WHAT THE TASK REQUIRES:
Output the material beneath exactly, leaving nothing out.

PROVIDED MATERIAL:

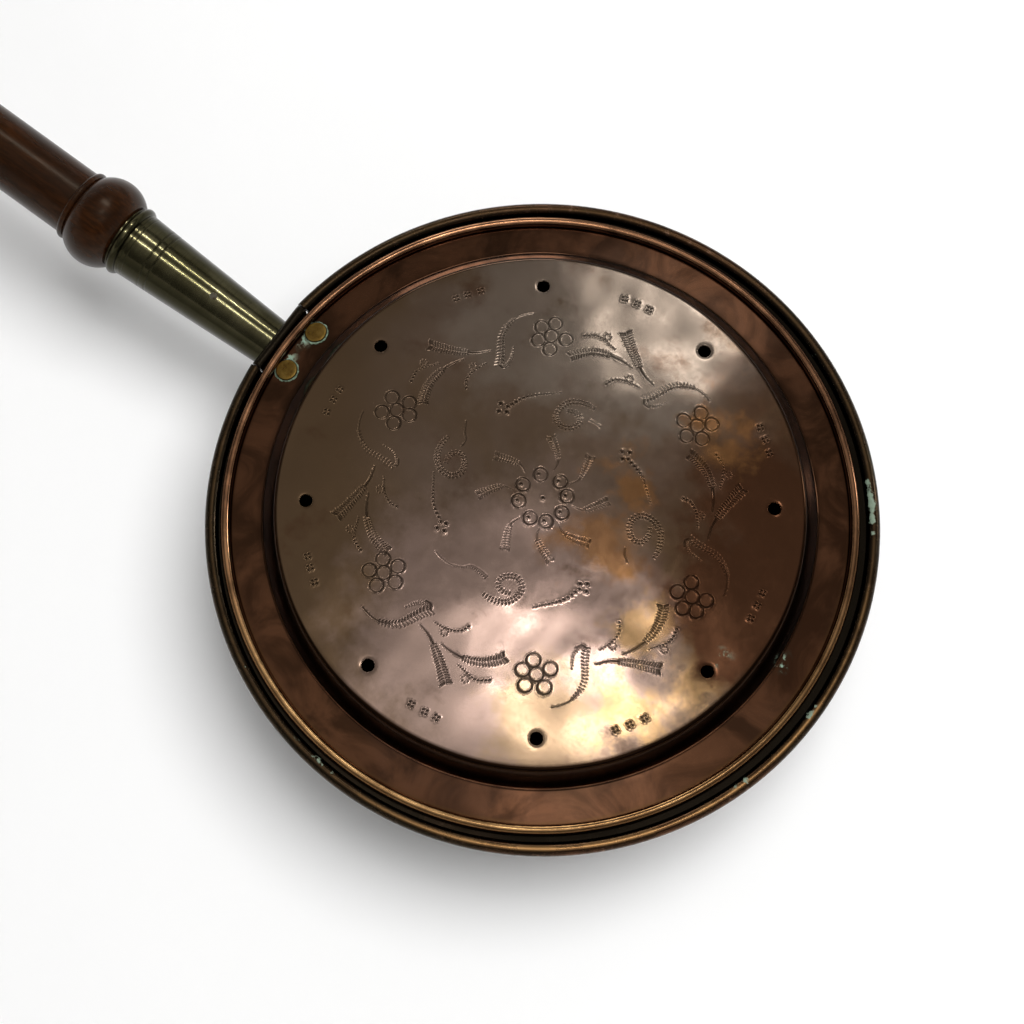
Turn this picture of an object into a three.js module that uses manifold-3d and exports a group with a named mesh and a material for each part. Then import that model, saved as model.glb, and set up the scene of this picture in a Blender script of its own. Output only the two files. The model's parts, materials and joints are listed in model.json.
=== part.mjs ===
// A bed warming pan: a copper pan for embers, a pierced copper lid hinged on the pan's wired rim,
// a turned brass socket riveted to the pan's side and a turned wooden handle pinned into it.
// Millimetres, +Z up. The origin is the centre of the pan's flat underside, and the handle runs
// out along +X, rising a little. The hinge lies along Y, over the handle's root.
import * as THREE from 'three';
import { mergeVertices } from 'three/addons/utils/BufferGeometryUtils.js';
import ManifoldModule from 'manifold-3d';

const wasm = await ManifoldModule();
wasm.setup();

// ---- Driving dimensions -----------------------------------------------------------------------

const seatGap = 0.3; // gap between pieces that touch or nest
const roundSteps = 52; // facets round the pan and the lid
const curlSteps = 8; // facets round a rolled edge
const curlSweep = 296; // degrees that a rolled edge turns over its wire

const panSheet = 1.2;
const panRimRadius = 150; // over the rolled rim
const panRimHeight = 76; // centre of the rolled rim above the underside
const panBeadRadius = 2.9; // outer radius of the rolled rim's section
const panLedgeWidth = 9.4; // from the wall to the rolled rim, at mid sheet
const panLedgeFillet = 1.6;
const panUpturnFillet = 1;
const panDraft = 5.2; // degrees that the wall leans in towards the base
const panCornerRadius = 16;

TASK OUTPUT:
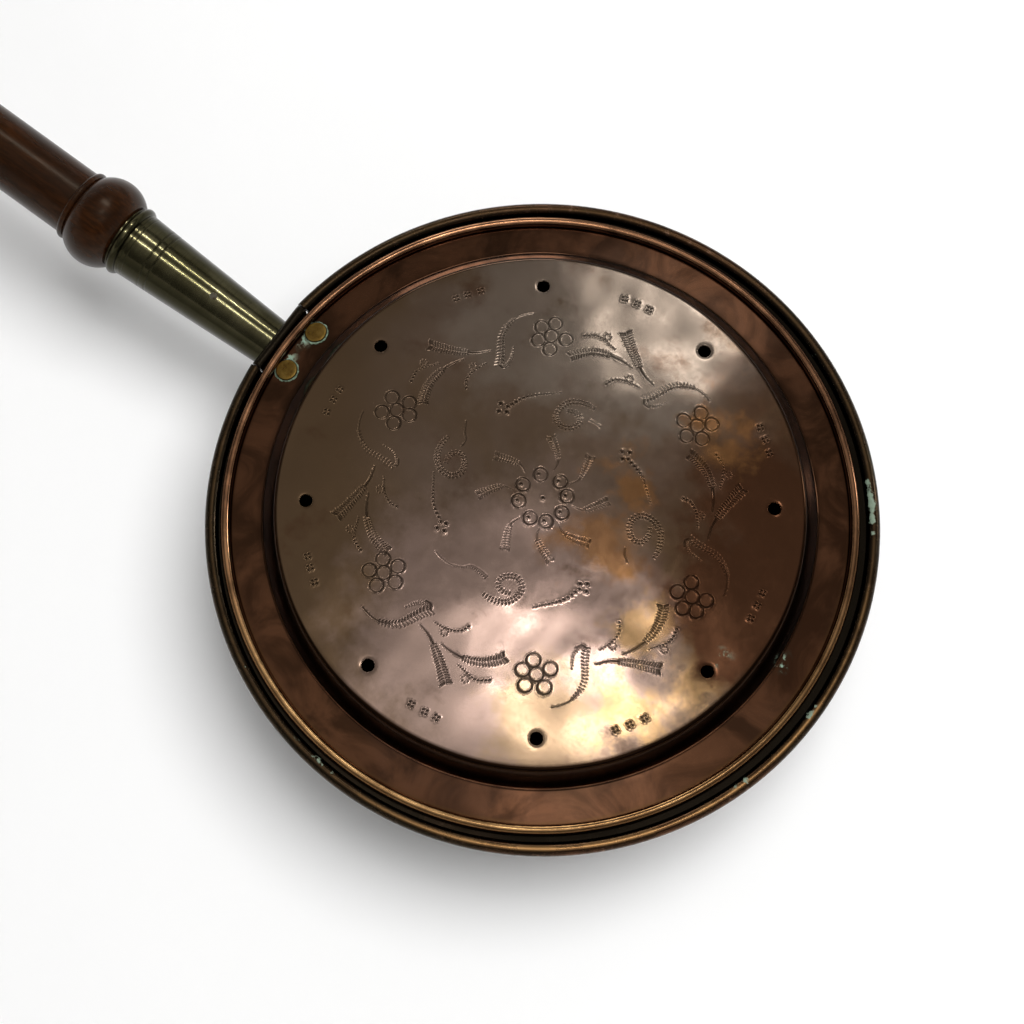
Turn this picture of an object into a three.js module that uses manifold-3d and exports a group with a named mesh and a material for each part. Then import that model, saved as model.glb, and set up the scene of this picture in a Blender script of its own. Output only the two files. The model's parts, materials and joints are listed in model.json.
=== part.mjs ===
// A bed warming pan: a copper pan for embers, a pierced copper lid hinged on the pan's wired rim,
// a turned brass socket riveted to the pan's side and a turned wooden handle pinned into it.
// Millimetres, +Z up. The origin is the centre of the pan's flat underside, and the handle runs
// out along +X, rising a little. The hinge lies along Y, over the handle's root.
import * as THREE from 'three';
import { mergeVertices } from 'three/addons/utils/BufferGeometryUtils.js';
import ManifoldModule from 'manifold-3d';

const wasm = await ManifoldModule();
wasm.setup();

// ---- Driving dimensions -----------------------------------------------------------------------

const seatGap = 0.3; // gap between pieces that touch or nest
const roundSteps = 52; // facets round the pan and the lid
const curlSteps = 8; // facets round a rolled edge
const curlSweep = 296; // degrees that a rolled edge turns over its wire

const panSheet = 1.2;
const panRimRadius = 150; // over the rolled rim
const panRimHeight = 76; // centre of the rolled rim above the underside
const panBeadRadius = 2.9; // outer radius of the rolled rim's section
const panLedgeWidth = 9.4; // from the wall to the rolled rim, at mid sheet
const panLedgeFillet = 1.6;
const panUpturnFillet = 1;
const panDraft = 5.2; // degrees that the wall leans in towards the base
const panCornerRadius = 16;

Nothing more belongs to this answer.